Un accent particulier est mis sur l’analyse du carbone, en cherchant des méthodes moins complexes pour évaluer l’impact carbone des matériaux de construction dès les phases initiales de conception.

Achat public et durabilité | Ce qui change pour les acheteurs

L’Union européenne renforce les normes d’achats durables, ce qui touche les acheteurs publics en France. Deux conférences récentes ont présenté les réformes en cours et la création d’un kit d’achat durable pour naviguer dans les textes et obligations actuels.

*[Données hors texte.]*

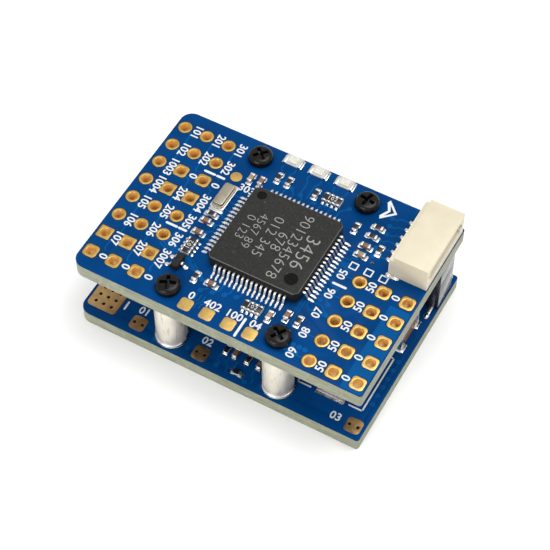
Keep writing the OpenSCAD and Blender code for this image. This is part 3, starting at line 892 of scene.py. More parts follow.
def flat_pads(node, corner, body, key, holes=()):
    """Flat pads with round corners, each with the same small holes down to a dark floor, which is
    painted shade for the depth of each via.
    """
    rim, hole = 0.008, 0.175
    bm = bmesh.new()
    for low, high in solids(node):
        centre = (low + high) / 2
        size = high - low
        outlines = [round_square(size.x - 2 * rim, size.y - 2 * rim, corner)]
        outlines += [round_outline(spot, hole + rim) for spot in holes]
        drilled(bm, outlines, low.z, high.z, rim, place=at(centre.x, centre.y, 0))
        for x, y in holes:
            # Dark disc at the foot of each hole: painted shade for the depth of the via.
            floor = plate(round_outline((0, 0), hole + 0.003), 0.012)
            join(bm, floor, at(centre.x + x, centre.y + y, low.z), 1)
    piece(bm, node.replace("_pad", "_pad_plating"), body, (key, "mark"), [node])


# ---- Print on the boards ----

# Height of a digit as a share of the font's size
DIGIT_SHARE = 0.72
# How many digits the number beside each left wire pad has, by row from the back
LABEL_DIGITS = "333 333 411 434 333 333 334 111"
# Both ends of each printed line on the controller board: x, y, x, y
PRINTED_LINES = ((-10.1, 5.0, -9.0, 5.0), (-8.7, 5.0, -7.95, 5.0),
                 (-10.1, -2.4, -9.0, -2.4), (-8.7, -2.4, -7.95, -2.4),
                 (7.5, -0.9, 8.8, -0.9), (2.25, -8.6, 2.25, -10.7))
# Direction arrow beside the back right screw
ARROW = ((9.14, 9.35), (7.82, 10.62), (7.64, 10.25), (8.12, 9.35), (7.64, 8.45),
         (7.82, 8.08))
ARROW_HOLLOW = ((8.82, 9.35), (8.03, 10.12), (8.4, 9.35), (8.03, 8.58))


def digits(target, text, height, x, y, z, turn, material=0, weight=0.02, thick=0.015,
           spacing=1.0):
    """Numbers drawn with the built-in font, as a thin solid."""
    curve = bpy.data.curves.new("digits", "FONT")
    curve.body = text
    curve.size = height / DIGIT_SHARE
    curve.align_x = "CENTER"
    curve.align_y = "CENTER"
    curve.offset = weight
    curve.extrude = thick / 2
    curve.resolution_u = 3
    curve.space_character = spacing
    join(target, mesh_of_curve(curve), at(x, y, z + thick / 2, turn), material)


def board_number(target, text, x, y, z, turn=0):
    """A number in the print of a board."""
    looks = bpy.context.scene.fc_boards
    digits(target, text, looks.digit_height, x, y, z, turn, thick=looks.ink_height)


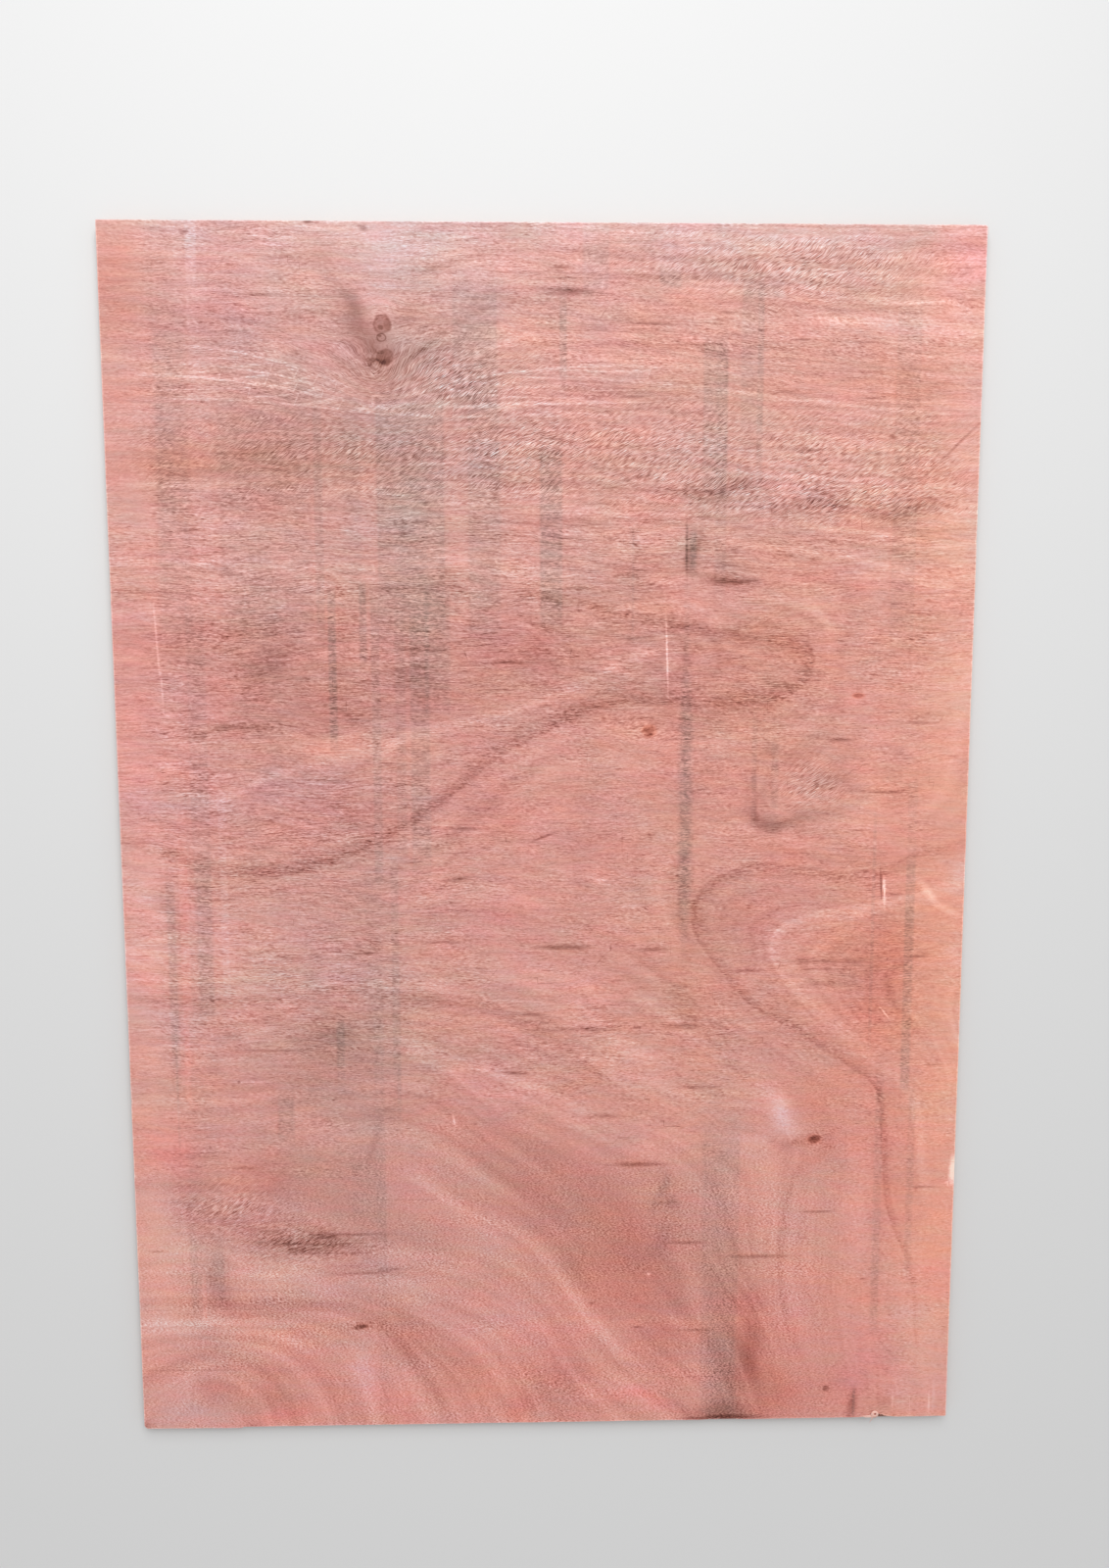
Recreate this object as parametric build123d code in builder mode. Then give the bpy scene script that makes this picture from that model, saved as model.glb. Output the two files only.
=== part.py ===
"""A sheet of hardwood plywood, lying flat with its good face up.

Millimetres. The origin is the middle of the underside. +X runs along the face grain, +Y along the
long side of the sheet and +Z up, out of the good face. The foot of the sheet is its edge at -Y, the
one it was stood on, and the head is its edge at +Y.
"""

import os

from build123d import *

# The sheet as it was sawn: a stock width and thickness, and a length cut from a longer sheet
sheet_width = 1220.0
sheet_length = 1750.0
sheet_thickness = 18.0
face_veneer = 1.2

# Worn edges: the easing of every long arris, and the rounding of each corner seen from above
arris_easing = 0.6
foot_left_radius = 6.0
foot_right_radius = 2.0
head_left_radius = 1.5
head_right_radius = 2.5

# The foot was sawn from both ends. The short cut runs down from the left corner at a slight angle,
# and where the long cut meets it a step is left.
short_cut_length = 147.0
short_cut_fall = 1.4
saw_step_depth = 1.9
saw_step_run = 1.5

# A splinter has torn face veneer off the foot near the right corner: the tear deepens slowly from
# its left end to the root of the splinter, and feathers out from there towards the corner.
splinter_root_from_right = 101.0
splinter_root_width = 6.0
splinter_root_depth = 6.5
tear_left_length = 24.0
tear_left_depth = 3.0
tear_right_length = 24.0
tear_right_depth = 4.0

# A knock has crushed the foot's arris in a long shallow bite
knock_from_left = 878.0
knock_length = 66.0
knock_depth = 1.2

left_side = -sheet_width / 2
right_side = sheet_width / 2
head = sheet_length / 2
foot = -sheet_length / 2
short_cut_start = foot + short_cut_fall
step_x = left_side + short_cut_length
long_cut = foot + saw_step_depth
outside_long_cut = long_cut - arris_easing

splinter_root_right = right_side - splinter_root_from_right
splinter_root_left = splinter_root_right - splinter_root_width
tear_left_end = splinter_root_left - tear_left_length
tear_right_end = splinter_root_right + tear_right_length

knock_middle = left_side + knock_from_left
knock_left_end = knock_middle - knock_length / 2
knock_right_end = knock_middle + knock_length / 2

corner_radii = {
    (left_side, short_cut_start): foot_left_radius,
    (right_side, long_cut): foot_right_radius,
    (left_side, head): head_left_radius,
    (right_side, head): head_right_radius,
}
under_face_veneer = Plane.XY.offset(sheet_thickness - face_veneer)

with BuildPart() as plywood_sheet:
    # The sheet's outline, with the two saw cuts of its foot
    with BuildSketch(Plane.XY) as outline:
        with BuildLine():
            Polyline(
                (left_side, short_cut_start),
                (step_x, foot),
                (step_x + saw_step_run, long_cut),
                (right_side, long_cut),
                (right_side, head),
                (left_side, head),
                close=True,
            )
        make_face()
        for corner, radius in corner_radii.items():
            fillet(outline.vertices().sort_by_distance(corner)[0], radius)
    extrude(amount=sheet_thickness)

    # The arrises of both faces, worn off all round by handling
    underside = plywood_sheet.faces().sort_by(Axis.Z)[0]
    good_face = plywood_sheet.faces().sort_by(Axis.Z)[-1]
    chamfer(underside.edges() + good_face.edges(), arris_easing)

    # The torn place, as deep as the face veneer
    with BuildSketch(under_face_veneer):
        with BuildLine():
            Polyline(
                (tear_left_end, outside_long_cut),
                (tear_right_end, outside_long_cut),
                (tear_right_end, long_cut),
                (splinter_root_right, long_cut + tear_right_depth),
                (splinter_root_right - splinter_root_width / 4, long_cut + splinter_root_depth),
                (splinter_root_left, long_cut + tear_left_depth),
                (tear_left_end, long_cut),
                close=True,
            )
        make_face()
    extrude(amount=2 * face_veneer, mode=Mode.SUBTRACT)

    # The knock's bite, as deep as the face veneer, with its ends running out on the foot
    with BuildSketch(under_face_veneer):
        with BuildLine():
            ThreePointArc(
                (knock_left_end, long_cut),
                (knock_middle, long_cut + knock_depth),
                (knock_right_end, long_cut),
            )
            Polyline(
                (knock_right_end, long_cut),
                (knock_right_end, outside_long_cut),
                (knock_left_end, outside_long_cut),
                (knock_left_end, long_cut),
            )
        make_face()
    extrude(amount=2 * face_veneer, mode=Mode.SUBTRACT)

plywood_sheet.part.label = "plywood_sheet"

os.makedirs("parts", exist_ok=True)
export_step(plywood_sheet.part, "parts/plywood_sheet.step")
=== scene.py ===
"""The looks of a sheet of hardwood plywood that lies flat with its good face up.

Blender objects are in metres, in the frame of the CAD model. Places and sizes on the sheet are in
millimetres: x from its left side, y from its foot and z from its underside. The face grain runs
along x.
"""

import logging
import math
from dataclasses import dataclass, field
from enum import Enum, IntEnum
from typing import Callable, Sequence, TypeVar

import bpy
import numpy as np
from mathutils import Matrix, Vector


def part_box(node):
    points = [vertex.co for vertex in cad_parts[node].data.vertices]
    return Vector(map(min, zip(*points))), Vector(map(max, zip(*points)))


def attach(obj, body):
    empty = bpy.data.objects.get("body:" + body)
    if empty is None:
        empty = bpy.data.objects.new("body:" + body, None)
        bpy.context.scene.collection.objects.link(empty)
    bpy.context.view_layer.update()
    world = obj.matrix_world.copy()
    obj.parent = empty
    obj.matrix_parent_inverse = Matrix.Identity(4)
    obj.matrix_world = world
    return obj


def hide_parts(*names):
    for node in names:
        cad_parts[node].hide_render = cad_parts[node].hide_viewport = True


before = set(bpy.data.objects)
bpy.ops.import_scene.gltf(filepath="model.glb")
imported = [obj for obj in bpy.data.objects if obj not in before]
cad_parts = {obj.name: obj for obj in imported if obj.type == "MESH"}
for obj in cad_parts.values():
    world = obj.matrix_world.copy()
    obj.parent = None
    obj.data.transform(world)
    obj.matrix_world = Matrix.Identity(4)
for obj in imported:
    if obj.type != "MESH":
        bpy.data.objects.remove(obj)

CAD_NODE = "plywood_sheet"
BODY = "root"
METRES = 0.001

Array = np.ndarray
Point = tuple[float, float]
Place = tuple[float, float, float]
Colour = tuple[float, float, float]
Face = tuple[int, ...]
Socket = bpy.types.NodeSocket
Material = bpy.types.Material
Thing = TypeVar("Thing")

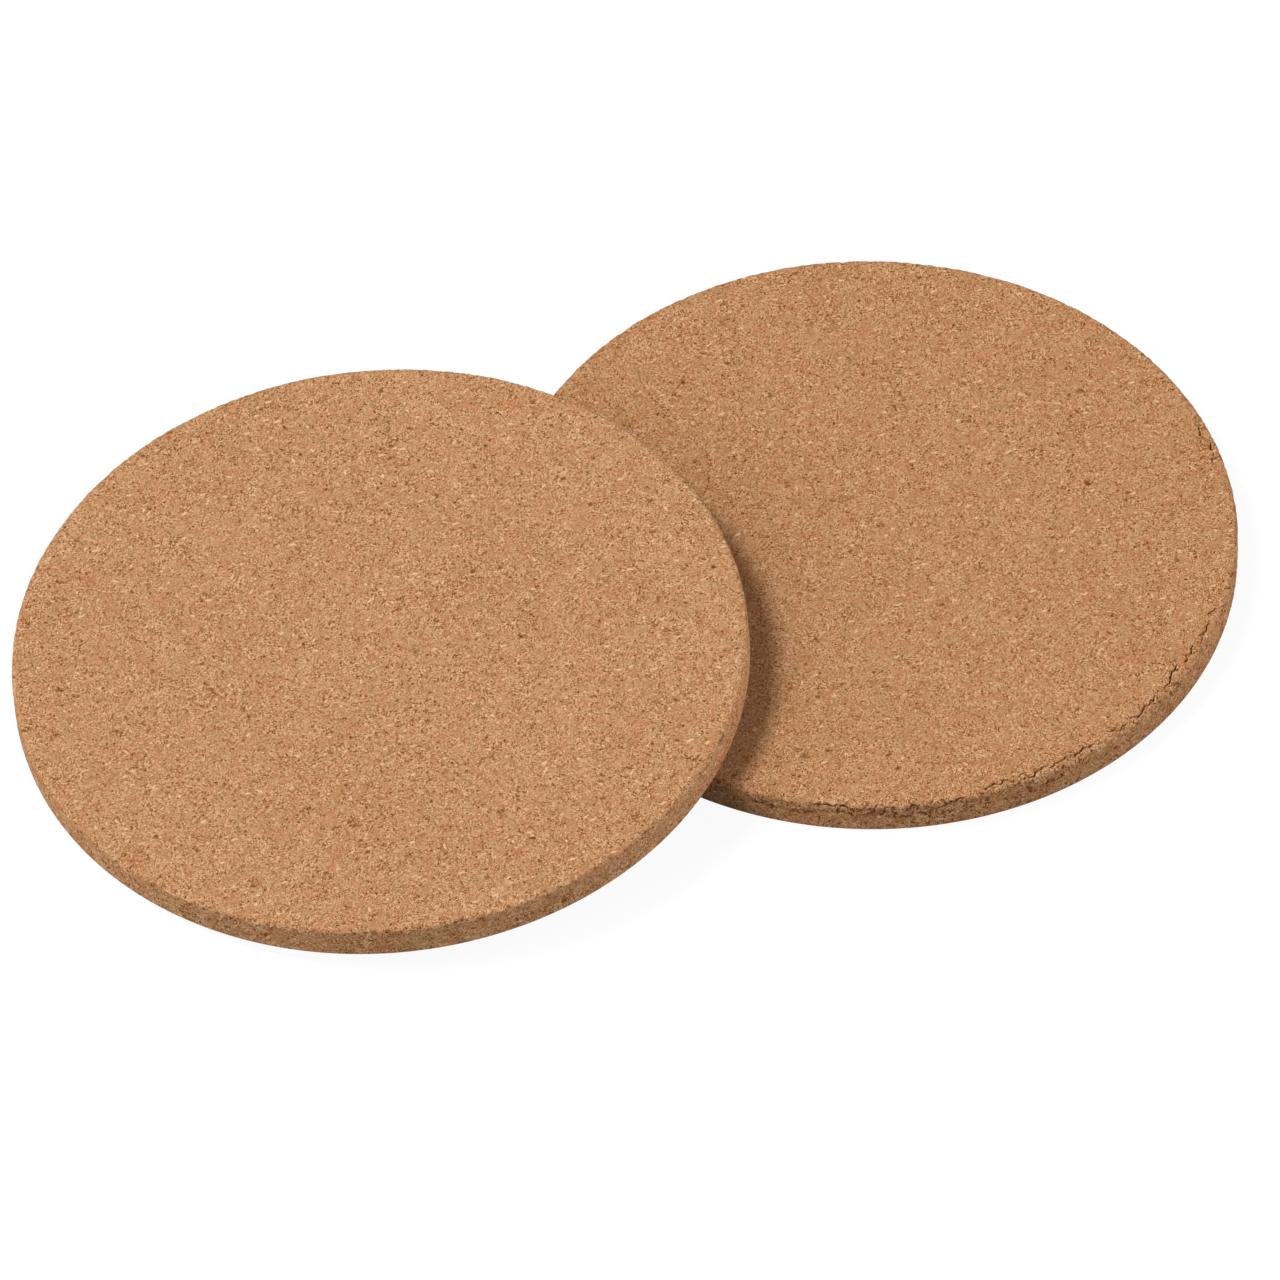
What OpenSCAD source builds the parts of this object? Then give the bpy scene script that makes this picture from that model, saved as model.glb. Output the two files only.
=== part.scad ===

Des changements réglementaires sont attendus avant la fin de l’année 2023, en lien avec la loi sur l’Industrie verte et le secteur de l’énergie. Parmi eux, la transposition de la directive européenne CSRD, qui exige des rapports de durabilité de certaines entreprises. Le non-respect de cette obligation pourrait entraîner une interdiction de soumissionner aux contrats publics. Les autres modifications concernent les achats publics, avec des ajustements mineurs, mais non sans impact, comme l’exclusion en cas d’intérêt de la défense nationale.

L’UE planifie également de nouvelles mesures afin d’intégrer le développement durable dans les marchés publics, comme un règlement sur l’écoconception pour définir des critères obligatoires et des objectifs contraignants. La discussion en cours pourrait clarifier la situation des produits de construction. Parallèlement, le projet de directive « Green claims » cherche à combattre le greenwashing en introduisant un nouveau motif d’exclusion pour les entreprises coupables.

Le règlement « Zéro émission nette », similaire à la loi française sur l’Industrie verte, envisage d’encourager la production de technologies écoresponsables (batteries, pompes à chaleur…). L’idée est d’imposer aux marchés publics de spécifier la contribution durable de ces technologies. Il permettra aussi aux acheteurs publics de refuser des offres majoritairement composées de produits pour lesquels il n’y pas de réciprocité avec l’UE.